>> begin DATA EXCERPT

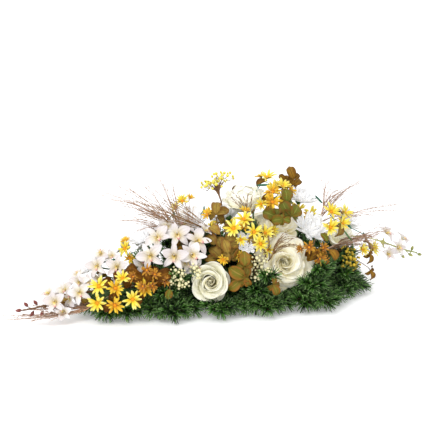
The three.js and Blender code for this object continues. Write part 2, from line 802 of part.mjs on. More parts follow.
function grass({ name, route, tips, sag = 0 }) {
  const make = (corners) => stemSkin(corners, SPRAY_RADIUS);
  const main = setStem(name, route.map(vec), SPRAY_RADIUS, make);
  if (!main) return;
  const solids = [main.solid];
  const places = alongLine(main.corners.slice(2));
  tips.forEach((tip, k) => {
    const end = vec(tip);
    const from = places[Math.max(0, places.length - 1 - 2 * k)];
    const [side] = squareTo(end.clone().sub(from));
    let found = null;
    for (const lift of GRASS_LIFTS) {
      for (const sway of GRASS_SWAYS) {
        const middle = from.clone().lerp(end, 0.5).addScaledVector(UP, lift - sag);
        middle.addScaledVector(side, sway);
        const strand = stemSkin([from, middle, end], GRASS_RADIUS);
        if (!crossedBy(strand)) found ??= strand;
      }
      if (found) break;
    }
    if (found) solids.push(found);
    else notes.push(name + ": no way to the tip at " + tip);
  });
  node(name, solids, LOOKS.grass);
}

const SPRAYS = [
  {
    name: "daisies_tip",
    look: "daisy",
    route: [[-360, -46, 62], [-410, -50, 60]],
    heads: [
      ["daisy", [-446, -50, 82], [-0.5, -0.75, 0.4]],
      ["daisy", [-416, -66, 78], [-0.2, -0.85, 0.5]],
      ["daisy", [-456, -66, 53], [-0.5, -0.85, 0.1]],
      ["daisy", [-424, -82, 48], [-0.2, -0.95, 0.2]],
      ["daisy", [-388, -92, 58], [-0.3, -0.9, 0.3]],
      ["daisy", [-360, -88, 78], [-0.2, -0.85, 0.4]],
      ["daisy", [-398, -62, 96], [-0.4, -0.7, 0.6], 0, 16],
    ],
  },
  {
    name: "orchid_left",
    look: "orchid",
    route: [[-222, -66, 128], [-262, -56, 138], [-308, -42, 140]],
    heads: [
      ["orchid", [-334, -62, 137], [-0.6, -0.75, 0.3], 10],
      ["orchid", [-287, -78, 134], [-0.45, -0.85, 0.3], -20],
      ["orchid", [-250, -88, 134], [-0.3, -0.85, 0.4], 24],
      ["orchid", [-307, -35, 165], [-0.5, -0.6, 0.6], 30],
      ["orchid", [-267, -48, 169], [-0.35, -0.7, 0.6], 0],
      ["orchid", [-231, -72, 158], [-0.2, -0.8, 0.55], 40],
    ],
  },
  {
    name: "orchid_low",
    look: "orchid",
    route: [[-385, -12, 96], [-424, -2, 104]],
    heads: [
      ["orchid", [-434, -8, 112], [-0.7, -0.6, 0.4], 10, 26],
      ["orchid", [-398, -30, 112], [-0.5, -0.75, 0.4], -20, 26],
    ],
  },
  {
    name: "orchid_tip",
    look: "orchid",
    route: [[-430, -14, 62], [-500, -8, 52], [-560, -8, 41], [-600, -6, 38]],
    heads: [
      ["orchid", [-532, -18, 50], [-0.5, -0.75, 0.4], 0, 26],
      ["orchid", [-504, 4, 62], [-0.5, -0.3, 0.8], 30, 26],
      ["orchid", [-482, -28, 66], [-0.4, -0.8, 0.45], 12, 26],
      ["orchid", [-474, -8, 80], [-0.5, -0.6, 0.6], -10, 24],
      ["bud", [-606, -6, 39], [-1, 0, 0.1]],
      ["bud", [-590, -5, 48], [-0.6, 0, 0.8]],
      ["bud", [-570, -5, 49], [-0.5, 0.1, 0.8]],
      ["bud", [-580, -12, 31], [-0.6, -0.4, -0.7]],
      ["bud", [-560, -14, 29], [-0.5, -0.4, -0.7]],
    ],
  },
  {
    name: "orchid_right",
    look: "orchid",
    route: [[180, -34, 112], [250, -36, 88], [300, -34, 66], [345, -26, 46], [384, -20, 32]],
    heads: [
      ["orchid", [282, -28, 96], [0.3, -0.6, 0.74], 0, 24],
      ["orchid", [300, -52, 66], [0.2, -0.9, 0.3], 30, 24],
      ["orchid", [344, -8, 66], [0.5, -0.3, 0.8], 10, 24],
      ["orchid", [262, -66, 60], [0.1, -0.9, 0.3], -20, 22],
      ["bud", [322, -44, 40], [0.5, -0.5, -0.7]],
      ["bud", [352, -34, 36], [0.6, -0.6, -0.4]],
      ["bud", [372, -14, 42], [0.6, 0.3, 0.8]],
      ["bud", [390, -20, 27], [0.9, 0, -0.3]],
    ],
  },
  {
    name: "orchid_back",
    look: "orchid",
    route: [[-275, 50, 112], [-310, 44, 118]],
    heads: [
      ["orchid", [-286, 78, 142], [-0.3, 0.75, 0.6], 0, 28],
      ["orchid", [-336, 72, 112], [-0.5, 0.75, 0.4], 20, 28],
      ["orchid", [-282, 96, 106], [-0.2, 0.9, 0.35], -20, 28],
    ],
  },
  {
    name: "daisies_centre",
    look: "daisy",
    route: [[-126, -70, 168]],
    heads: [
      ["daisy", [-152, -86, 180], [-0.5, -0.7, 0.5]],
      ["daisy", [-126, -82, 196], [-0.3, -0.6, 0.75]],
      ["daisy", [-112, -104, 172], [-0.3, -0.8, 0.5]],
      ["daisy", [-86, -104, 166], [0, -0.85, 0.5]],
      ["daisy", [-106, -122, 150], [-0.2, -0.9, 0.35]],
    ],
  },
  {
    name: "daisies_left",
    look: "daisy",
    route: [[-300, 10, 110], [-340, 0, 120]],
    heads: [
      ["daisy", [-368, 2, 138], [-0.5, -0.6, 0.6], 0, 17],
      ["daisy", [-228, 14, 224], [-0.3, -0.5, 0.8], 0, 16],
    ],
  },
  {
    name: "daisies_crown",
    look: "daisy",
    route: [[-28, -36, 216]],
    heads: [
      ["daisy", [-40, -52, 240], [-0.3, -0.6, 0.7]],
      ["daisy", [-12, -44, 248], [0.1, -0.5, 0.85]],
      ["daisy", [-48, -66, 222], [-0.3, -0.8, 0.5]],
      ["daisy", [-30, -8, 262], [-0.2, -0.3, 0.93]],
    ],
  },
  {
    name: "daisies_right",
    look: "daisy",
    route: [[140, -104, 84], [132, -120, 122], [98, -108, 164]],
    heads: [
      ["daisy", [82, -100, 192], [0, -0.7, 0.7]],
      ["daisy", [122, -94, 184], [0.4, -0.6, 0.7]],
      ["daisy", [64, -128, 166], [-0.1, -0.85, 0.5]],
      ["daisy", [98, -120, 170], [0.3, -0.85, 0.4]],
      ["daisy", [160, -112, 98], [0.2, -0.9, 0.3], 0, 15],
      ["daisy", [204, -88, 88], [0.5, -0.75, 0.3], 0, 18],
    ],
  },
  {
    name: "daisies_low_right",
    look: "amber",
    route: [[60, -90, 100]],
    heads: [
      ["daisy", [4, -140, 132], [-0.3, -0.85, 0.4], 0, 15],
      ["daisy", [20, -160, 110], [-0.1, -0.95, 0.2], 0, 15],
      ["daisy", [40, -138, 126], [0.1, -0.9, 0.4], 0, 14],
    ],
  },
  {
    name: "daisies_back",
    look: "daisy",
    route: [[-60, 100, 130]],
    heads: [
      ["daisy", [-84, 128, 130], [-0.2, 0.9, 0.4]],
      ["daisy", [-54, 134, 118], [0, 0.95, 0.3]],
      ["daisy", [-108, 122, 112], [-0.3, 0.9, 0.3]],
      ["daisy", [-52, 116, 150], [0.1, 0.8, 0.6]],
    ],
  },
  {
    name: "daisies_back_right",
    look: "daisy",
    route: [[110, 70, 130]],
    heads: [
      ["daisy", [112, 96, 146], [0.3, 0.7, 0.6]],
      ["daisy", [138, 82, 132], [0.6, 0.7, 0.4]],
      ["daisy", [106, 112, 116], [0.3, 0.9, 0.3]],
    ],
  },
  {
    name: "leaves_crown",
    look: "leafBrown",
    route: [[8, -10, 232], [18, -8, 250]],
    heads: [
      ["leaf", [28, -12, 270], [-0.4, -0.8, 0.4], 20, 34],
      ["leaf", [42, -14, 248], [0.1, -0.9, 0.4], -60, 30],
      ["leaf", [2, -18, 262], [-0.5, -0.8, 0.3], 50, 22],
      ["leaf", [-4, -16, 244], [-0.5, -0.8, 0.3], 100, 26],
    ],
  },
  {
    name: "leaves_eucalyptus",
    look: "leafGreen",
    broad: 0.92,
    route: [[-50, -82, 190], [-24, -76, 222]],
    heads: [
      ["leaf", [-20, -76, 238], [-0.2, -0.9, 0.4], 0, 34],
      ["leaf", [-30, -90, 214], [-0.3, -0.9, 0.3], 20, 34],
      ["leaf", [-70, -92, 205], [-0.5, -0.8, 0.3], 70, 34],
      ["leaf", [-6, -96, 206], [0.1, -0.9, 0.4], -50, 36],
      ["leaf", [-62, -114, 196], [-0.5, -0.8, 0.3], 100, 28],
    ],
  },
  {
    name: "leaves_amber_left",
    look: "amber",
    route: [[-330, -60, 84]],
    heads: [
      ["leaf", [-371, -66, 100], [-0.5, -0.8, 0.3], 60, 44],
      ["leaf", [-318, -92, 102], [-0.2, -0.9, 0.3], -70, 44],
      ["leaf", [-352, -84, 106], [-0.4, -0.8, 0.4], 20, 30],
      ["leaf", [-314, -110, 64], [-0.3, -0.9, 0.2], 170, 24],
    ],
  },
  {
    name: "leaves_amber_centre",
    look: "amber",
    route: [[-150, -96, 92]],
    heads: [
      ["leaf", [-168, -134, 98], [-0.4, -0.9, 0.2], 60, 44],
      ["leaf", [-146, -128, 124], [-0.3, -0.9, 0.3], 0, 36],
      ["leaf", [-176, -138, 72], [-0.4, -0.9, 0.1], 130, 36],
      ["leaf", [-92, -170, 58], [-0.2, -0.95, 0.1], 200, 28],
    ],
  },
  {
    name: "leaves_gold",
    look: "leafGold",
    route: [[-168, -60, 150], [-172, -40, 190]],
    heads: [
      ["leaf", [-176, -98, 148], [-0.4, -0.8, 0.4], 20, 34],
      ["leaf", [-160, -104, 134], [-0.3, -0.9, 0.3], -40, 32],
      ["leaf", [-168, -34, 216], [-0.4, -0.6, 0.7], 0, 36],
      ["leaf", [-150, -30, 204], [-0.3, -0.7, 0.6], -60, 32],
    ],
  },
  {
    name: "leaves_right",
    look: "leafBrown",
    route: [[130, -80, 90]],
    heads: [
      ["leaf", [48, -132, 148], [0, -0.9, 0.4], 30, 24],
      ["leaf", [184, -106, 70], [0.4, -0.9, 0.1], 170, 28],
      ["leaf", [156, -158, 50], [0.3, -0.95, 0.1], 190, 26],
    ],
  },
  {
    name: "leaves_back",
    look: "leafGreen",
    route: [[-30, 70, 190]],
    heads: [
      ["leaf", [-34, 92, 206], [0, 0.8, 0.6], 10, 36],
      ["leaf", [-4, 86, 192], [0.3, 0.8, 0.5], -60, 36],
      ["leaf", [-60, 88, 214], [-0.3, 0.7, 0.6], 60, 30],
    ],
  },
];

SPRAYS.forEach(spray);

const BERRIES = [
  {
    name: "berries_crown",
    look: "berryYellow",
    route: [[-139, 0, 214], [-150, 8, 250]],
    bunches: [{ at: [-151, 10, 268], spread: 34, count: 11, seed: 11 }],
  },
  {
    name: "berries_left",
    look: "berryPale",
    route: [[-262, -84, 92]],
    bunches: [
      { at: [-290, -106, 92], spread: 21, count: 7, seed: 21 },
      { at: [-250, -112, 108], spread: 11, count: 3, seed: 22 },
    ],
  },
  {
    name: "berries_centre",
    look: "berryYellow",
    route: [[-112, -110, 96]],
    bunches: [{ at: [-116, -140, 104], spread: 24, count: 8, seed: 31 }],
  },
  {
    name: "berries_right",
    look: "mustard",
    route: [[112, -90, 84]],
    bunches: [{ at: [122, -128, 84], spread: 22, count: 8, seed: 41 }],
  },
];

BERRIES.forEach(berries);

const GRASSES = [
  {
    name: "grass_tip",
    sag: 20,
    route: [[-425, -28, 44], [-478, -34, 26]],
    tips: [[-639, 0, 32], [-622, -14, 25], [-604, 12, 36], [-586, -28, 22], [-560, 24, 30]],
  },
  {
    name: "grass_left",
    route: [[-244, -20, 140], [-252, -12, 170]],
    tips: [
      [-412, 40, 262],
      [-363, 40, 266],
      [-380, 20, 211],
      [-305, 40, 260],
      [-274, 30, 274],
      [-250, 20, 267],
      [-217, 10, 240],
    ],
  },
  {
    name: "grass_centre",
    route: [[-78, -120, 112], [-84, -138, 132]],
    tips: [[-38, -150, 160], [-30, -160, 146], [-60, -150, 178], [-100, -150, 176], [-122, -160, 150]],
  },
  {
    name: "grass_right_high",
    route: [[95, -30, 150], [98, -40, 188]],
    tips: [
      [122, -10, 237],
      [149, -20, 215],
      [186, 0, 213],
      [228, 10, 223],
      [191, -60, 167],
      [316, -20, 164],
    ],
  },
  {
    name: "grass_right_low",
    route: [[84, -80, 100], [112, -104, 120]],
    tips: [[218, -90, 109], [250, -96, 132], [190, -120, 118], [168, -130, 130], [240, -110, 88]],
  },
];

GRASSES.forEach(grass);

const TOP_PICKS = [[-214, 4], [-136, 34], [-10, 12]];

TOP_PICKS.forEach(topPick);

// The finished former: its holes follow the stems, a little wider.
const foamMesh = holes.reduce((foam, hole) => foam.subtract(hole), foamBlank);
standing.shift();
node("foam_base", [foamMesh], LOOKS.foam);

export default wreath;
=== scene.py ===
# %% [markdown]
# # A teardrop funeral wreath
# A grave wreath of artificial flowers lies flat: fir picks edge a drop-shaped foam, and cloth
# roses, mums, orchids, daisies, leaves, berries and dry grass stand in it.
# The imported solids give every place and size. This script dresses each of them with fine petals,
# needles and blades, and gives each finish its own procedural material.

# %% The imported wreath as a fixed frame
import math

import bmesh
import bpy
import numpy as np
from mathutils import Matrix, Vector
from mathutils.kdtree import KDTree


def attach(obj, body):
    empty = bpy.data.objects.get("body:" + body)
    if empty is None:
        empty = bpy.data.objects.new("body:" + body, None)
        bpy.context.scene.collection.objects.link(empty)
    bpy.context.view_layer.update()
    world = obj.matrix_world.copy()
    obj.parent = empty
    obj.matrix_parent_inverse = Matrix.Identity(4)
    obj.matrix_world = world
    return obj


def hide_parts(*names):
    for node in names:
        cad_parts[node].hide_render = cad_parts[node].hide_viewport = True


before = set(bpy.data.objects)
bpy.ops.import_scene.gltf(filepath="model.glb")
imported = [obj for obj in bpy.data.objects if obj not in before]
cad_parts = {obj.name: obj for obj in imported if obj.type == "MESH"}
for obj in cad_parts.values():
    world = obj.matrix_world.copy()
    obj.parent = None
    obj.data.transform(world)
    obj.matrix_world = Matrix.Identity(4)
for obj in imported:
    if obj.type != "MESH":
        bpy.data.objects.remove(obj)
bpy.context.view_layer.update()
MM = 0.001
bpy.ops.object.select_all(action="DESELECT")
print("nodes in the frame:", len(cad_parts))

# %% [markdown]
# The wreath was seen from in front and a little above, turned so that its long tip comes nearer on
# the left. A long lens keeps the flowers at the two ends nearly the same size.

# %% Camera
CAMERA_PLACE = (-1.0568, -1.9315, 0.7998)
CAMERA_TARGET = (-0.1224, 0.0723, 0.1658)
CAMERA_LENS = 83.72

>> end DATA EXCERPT

TASK STATEMENT
Return from the data every line that holds "before".

SOLUTION TO THIS EXERCISE
before = set(bpy.data.objects)
imported = [obj for obj in bpy.data.objects if obj not in before]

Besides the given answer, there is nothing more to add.